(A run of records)
* Start *

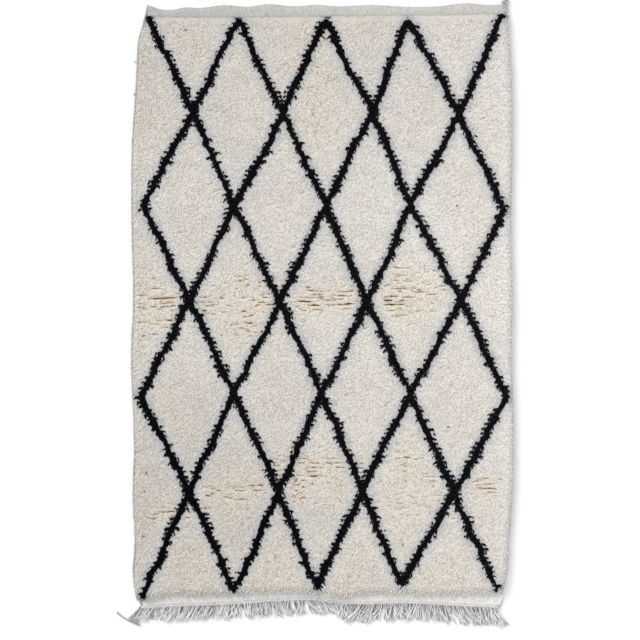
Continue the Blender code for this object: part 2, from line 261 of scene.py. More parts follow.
# Patches of small creases and of yellower wool: middle, half sizes, how many creases, their depth,
# and how far they turn from lying across the rug, in degrees
CREASE_PATCHES = np.array([
    (-0.300, -0.010, 0.110, 0.110, 46, 0.40, 0.0),
    (-0.640, 0.000, 0.100, 0.110, 26, 0.35, 0.0),
    (0.010, 0.030, 0.130, 0.050, 24, 0.40, 0.0),
    (0.340, 0.060, 0.150, 0.100, 44, 0.40, 0.0),
    (-0.630, -0.832, 0.070, 0.030, 10, 0.35, 0.0),
    (-0.350, -0.760, 0.130, 0.060, 30, 0.35, 0.0),
    (-0.070, -0.640, 0.110, 0.050, 20, 0.35, 0.0),
    (-0.095, -0.740, 0.030, 0.050, 14, 0.50, 40.0),
    (0.050, -0.760, 0.030, 0.080, 14, 0.30, 100.0),
    (0.340, -0.620, 0.060, 0.050, 10, 0.30, 0.0),
    (0.360, -0.790, 0.120, 0.050, 34, 0.25, 0.0),
    (0.640, -0.720, 0.070, 0.040, 14, 0.30, 0.0),
    (-0.060, 0.860, 0.080, 0.240, 60, 0.28, 90.0),
    (0.060, -1.020, 0.500, 0.090, 50, 0.22, 70.0),
    (0.000, 0.000, 0.700, 1.100, 260, 0.22, 20.0),
], dtype=[("across", float), ("along", float), ("half_across", float), ("half_along", float),
          ("count", int), ("depth", float), ("turn", float)])

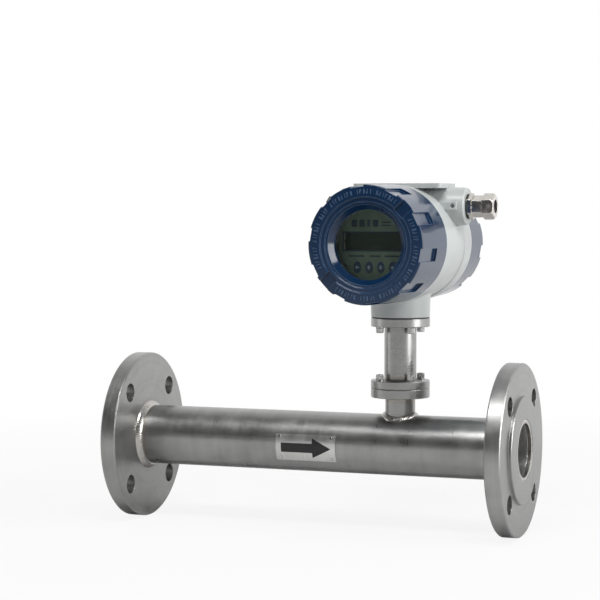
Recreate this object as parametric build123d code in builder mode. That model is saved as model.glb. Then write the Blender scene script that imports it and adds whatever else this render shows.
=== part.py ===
"""Inline thermal mass flow meter: a flanged flow tube, a necked sensor and a two-compartment head.

The X axis is the tube's axis and points the way the gas flows. X is zero on the inlet flange's
raised face. Z is up along the neck, and the display looks along -Y. All sizes are millimetres.
"""
import os
from math import sqrt

from build123d import *

os.makedirs("parts", exist_ok=True)

# Flow tube
face_to_face = 396.0
tube_od = 57.0
tube_wall = 3.5
tube_setback = 4.0

# Pipe flanges
flange_od = 160.0
flange_thickness = 18.0
raised_face_od = 100.0
raised_face_height = 3.0
flange_bolt_inset = 5.0
flange_bolt_hole = 18.0
flange_bolt_count = 4
flange_edge_chamfer = 1.0
raised_edge_chamfer = 0.6
fillet_weld_leg = 5.0
face_weld_recess = 0.5

# Clearances
socket_gap = 0.15
cover_thread_gap = 0.3
cover_face_gap = 0.3
key_gap = 0.3
slip_gap = 0.1
screw_gap = 0.05
plate_seat_gap = 0.05

# Branch on the tube
neck_x = 276.0
nozzle_od = 28.0
nozzle_wall = 2.5
branch_weld_radius = 3.0
branch_flange_height = 45.3
neck_flange_od = 55.0
neck_flange_chamfer = 0.5
branch_flange_thickness = 8.5
sensor_flange_thickness = 7.5
neck_socket_depth = 4.0
branch_socket_depth = 5.5
o_ring_radius = 15.6
o_ring_section = 1.9

# Neck tube and head plate
neck_tube_od = 30.0
neck_tube_wall = 2.5
head_plate_thickness = 8.0
head_gasket_thickness = 1.0

# Neck screws
screw_circle = 43.0
screw_count = 4
screw_angle = 45.0
screw_diameter = 4.0
screw_head_diameter = 7.2
screw_head_height = 4.6
screw_head_chamfer = 0.4
screw_socket_flats = 3.2
screw_socket_depth = 2.4
screw_clearance_hole = 4.6
washer_diameter = 7.6
washer_thickness = 1.2
washer_split = 0.9
neck_screw_length = 14.0
head_screw_length = 18.0
tapped_depth_below_tip = 2.0

# Sensor probe
stem_diameter = 22.0
stem_wire_bore = 10.0
stem_tip_height = 16.0
guard_window_width = 14.0
guard_window_top = 13.0
guard_foot_thickness = 4.0
probe_diameter = 4.5
probe_spacing = 8.0
probe_socket_depth = 5.0
heated_probe_length = 21.0
reference_probe_length = 17.0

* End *

What you need to do: The entries above must be returned exactly.

Worked answer:
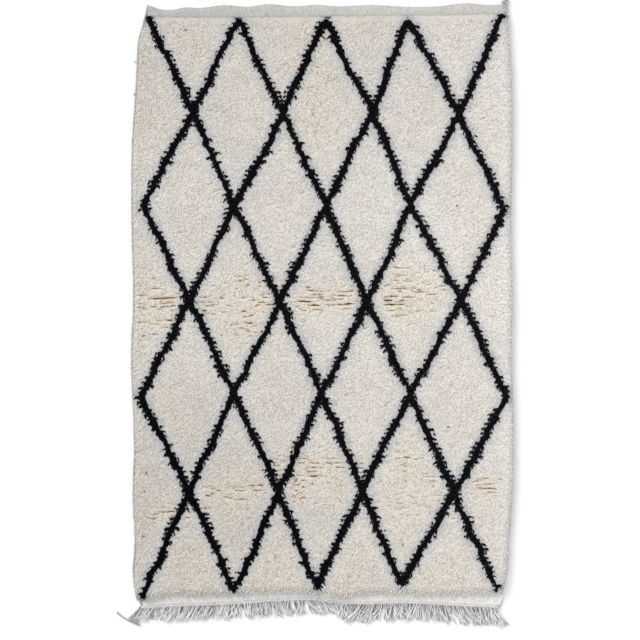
Continue the Blender code for this object: part 2, from line 261 of scene.py. More parts follow.
# Patches of small creases and of yellower wool: middle, half sizes, how many creases, their depth,
# and how far they turn from lying across the rug, in degrees
CREASE_PATCHES = np.array([
    (-0.300, -0.010, 0.110, 0.110, 46, 0.40, 0.0),
    (-0.640, 0.000, 0.100, 0.110, 26, 0.35, 0.0),
    (0.010, 0.030, 0.130, 0.050, 24, 0.40, 0.0),
    (0.340, 0.060, 0.150, 0.100, 44, 0.40, 0.0),
    (-0.630, -0.832, 0.070, 0.030, 10, 0.35, 0.0),
    (-0.350, -0.760, 0.130, 0.060, 30, 0.35, 0.0),
    (-0.070, -0.640, 0.110, 0.050, 20, 0.35, 0.0),
    (-0.095, -0.740, 0.030, 0.050, 14, 0.50, 40.0),
    (0.050, -0.760, 0.030, 0.080, 14, 0.30, 100.0),
    (0.340, -0.620, 0.060, 0.050, 10, 0.30, 0.0),
    (0.360, -0.790, 0.120, 0.050, 34, 0.25, 0.0),
    (0.640, -0.720, 0.070, 0.040, 14, 0.30, 0.0),
    (-0.060, 0.860, 0.080, 0.240, 60, 0.28, 90.0),
    (0.060, -1.020, 0.500, 0.090, 50, 0.22, 70.0),
    (0.000, 0.000, 0.700, 1.100, 260, 0.22, 20.0),
], dtype=[("across", float), ("along", float), ("half_across", float), ("half_along", float),
          ("count", int), ("depth", float), ("turn", float)])

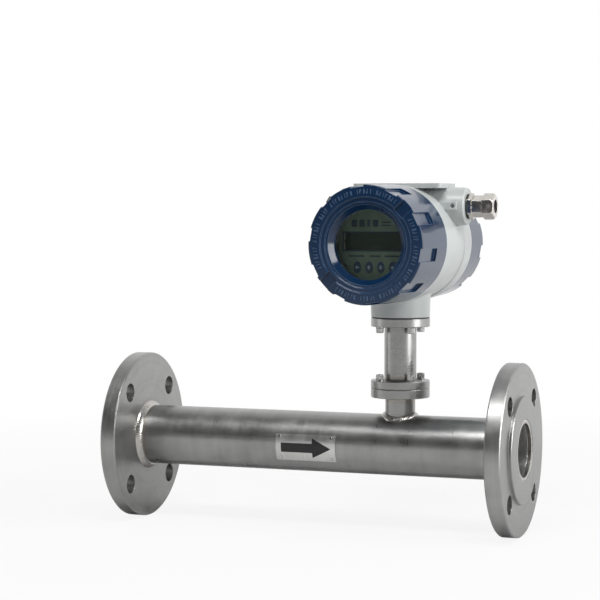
Recreate this object as parametric build123d code in builder mode. That model is saved as model.glb. Then write the Blender scene script that imports it and adds whatever else this render shows.
=== part.py ===
"""Inline thermal mass flow meter: a flanged flow tube, a necked sensor and a two-compartment head.

The X axis is the tube's axis and points the way the gas flows. X is zero on the inlet flange's
raised face. Z is up along the neck, and the display looks along -Y. All sizes are millimetres.
"""
import os
from math import sqrt

from build123d import *

os.makedirs("parts", exist_ok=True)

# Flow tube
face_to_face = 396.0
tube_od = 57.0
tube_wall = 3.5
tube_setback = 4.0

# Pipe flanges
flange_od = 160.0
flange_thickness = 18.0
raised_face_od = 100.0
raised_face_height = 3.0
flange_bolt_inset = 5.0
flange_bolt_hole = 18.0
flange_bolt_count = 4
flange_edge_chamfer = 1.0
raised_edge_chamfer = 0.6
fillet_weld_leg = 5.0
face_weld_recess = 0.5

# Clearances
socket_gap = 0.15
cover_thread_gap = 0.3
cover_face_gap = 0.3
key_gap = 0.3
slip_gap = 0.1
screw_gap = 0.05
plate_seat_gap = 0.05

# Branch on the tube
neck_x = 276.0
nozzle_od = 28.0
nozzle_wall = 2.5
branch_weld_radius = 3.0
branch_flange_height = 45.3
neck_flange_od = 55.0
neck_flange_chamfer = 0.5
branch_flange_thickness = 8.5
sensor_flange_thickness = 7.5
neck_socket_depth = 4.0
branch_socket_depth = 5.5
o_ring_radius = 15.6
o_ring_section = 1.9

# Neck tube and head plate
neck_tube_od = 30.0
neck_tube_wall = 2.5
head_plate_thickness = 8.0
head_gasket_thickness = 1.0

# Neck screws
screw_circle = 43.0
screw_count = 4
screw_angle = 45.0
screw_diameter = 4.0
screw_head_diameter = 7.2
screw_head_height = 4.6
screw_head_chamfer = 0.4
screw_socket_flats = 3.2
screw_socket_depth = 2.4
screw_clearance_hole = 4.6
washer_diameter = 7.6
washer_thickness = 1.2
washer_split = 0.9
neck_screw_length = 14.0
head_screw_length = 18.0
tapped_depth_below_tip = 2.0

# Sensor probe
stem_diameter = 22.0
stem_wire_bore = 10.0
stem_tip_height = 16.0
guard_window_width = 14.0
guard_window_top = 13.0
guard_foot_thickness = 4.0
probe_diameter = 4.5
probe_spacing = 8.0
probe_socket_depth = 5.0
heated_probe_length = 21.0
reference_probe_length = 17.0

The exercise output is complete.